Knowledge Fabric
A knowledge fabric is an interconnected network of organizational memory—entities, relationships, events, decisions, and context—that spans tools, teams, and time. It updates continuously as work happens: new tasks are created, decisions are made, ownership changes, and projects evolve. This living fabric provides a single source of truth for organizational knowledge, accessible to humans and agents alike.
Unlike static wikis or fragmented tool data, a knowledge fabric integrates information from Slack, Jira, docs, repos, calendars, and email into a unified, queryable structure. It understands entities ("Alice," "Project Alpha," "Task 123"), relationships (owns, depends on, mentions), and temporal context (what changed, when, why).
The outcome is shared understanding at scale: everyone—human or agent—can query the knowledge fabric to understand current state, historical context, and what needs to happen next.
Why it matters
- Provides single source of truth: No more conflicting information across tools—the knowledge fabric integrates and reconciles data.

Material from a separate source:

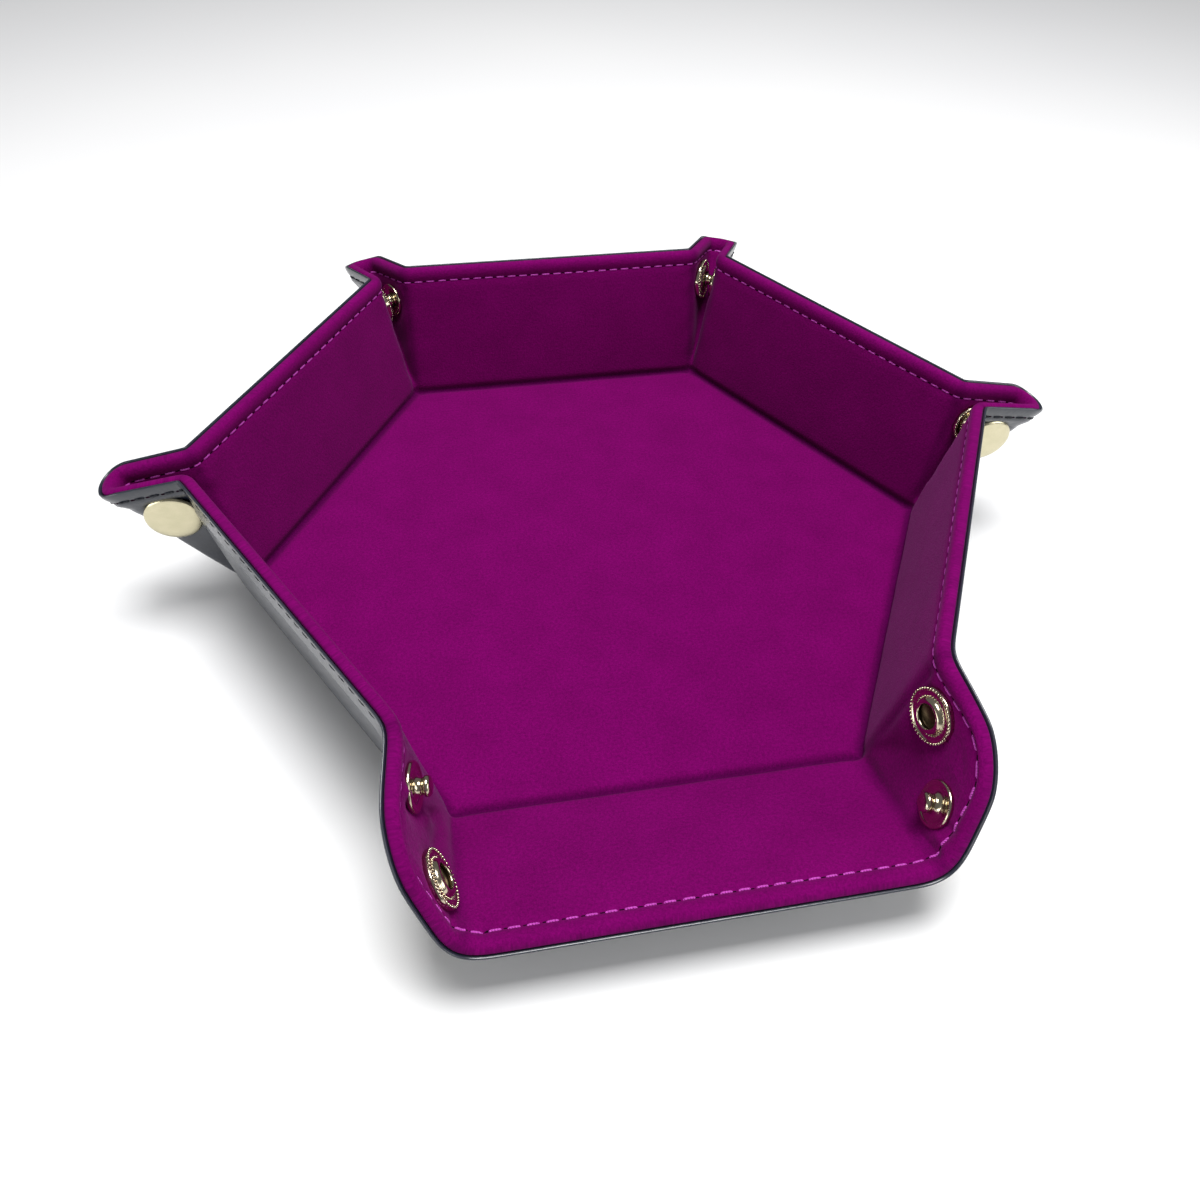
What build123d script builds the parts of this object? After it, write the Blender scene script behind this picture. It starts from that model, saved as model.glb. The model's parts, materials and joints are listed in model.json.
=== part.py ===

- Enables organizational memory: Decisions, rationale, and context persist even as people change roles or leave—continuity is preserved.
- Powers intelligent agents: Agents query the fabric to answer questions, make recommendations, and automate work—grounded in organizational reality.
- Reduces onboarding time: New team members query the fabric: "What's Project Alpha?", "Who owns authentication?"—instant context.
- Supports rapid decision-making: Leadership queries fabric for cross-project insights: "What's blocked organization-wide?"—data-driven decisions.
- Facilitates collaboration: Teams share understanding through the fabric—no need to duplicate context across messages and meetings.
How it works
A knowledge fabric operates through continuous integration, structuring, and access:
- Continuous Ingestion → Data flows in from tools: Slack messages, Jira updates, code commits, doc changes, calendar events, emails.
- Entity Extraction and Linking → Entities (people, projects, tasks, decisions) are identified and canonicalized: "Alice J." and "ajohnson" resolve to one person.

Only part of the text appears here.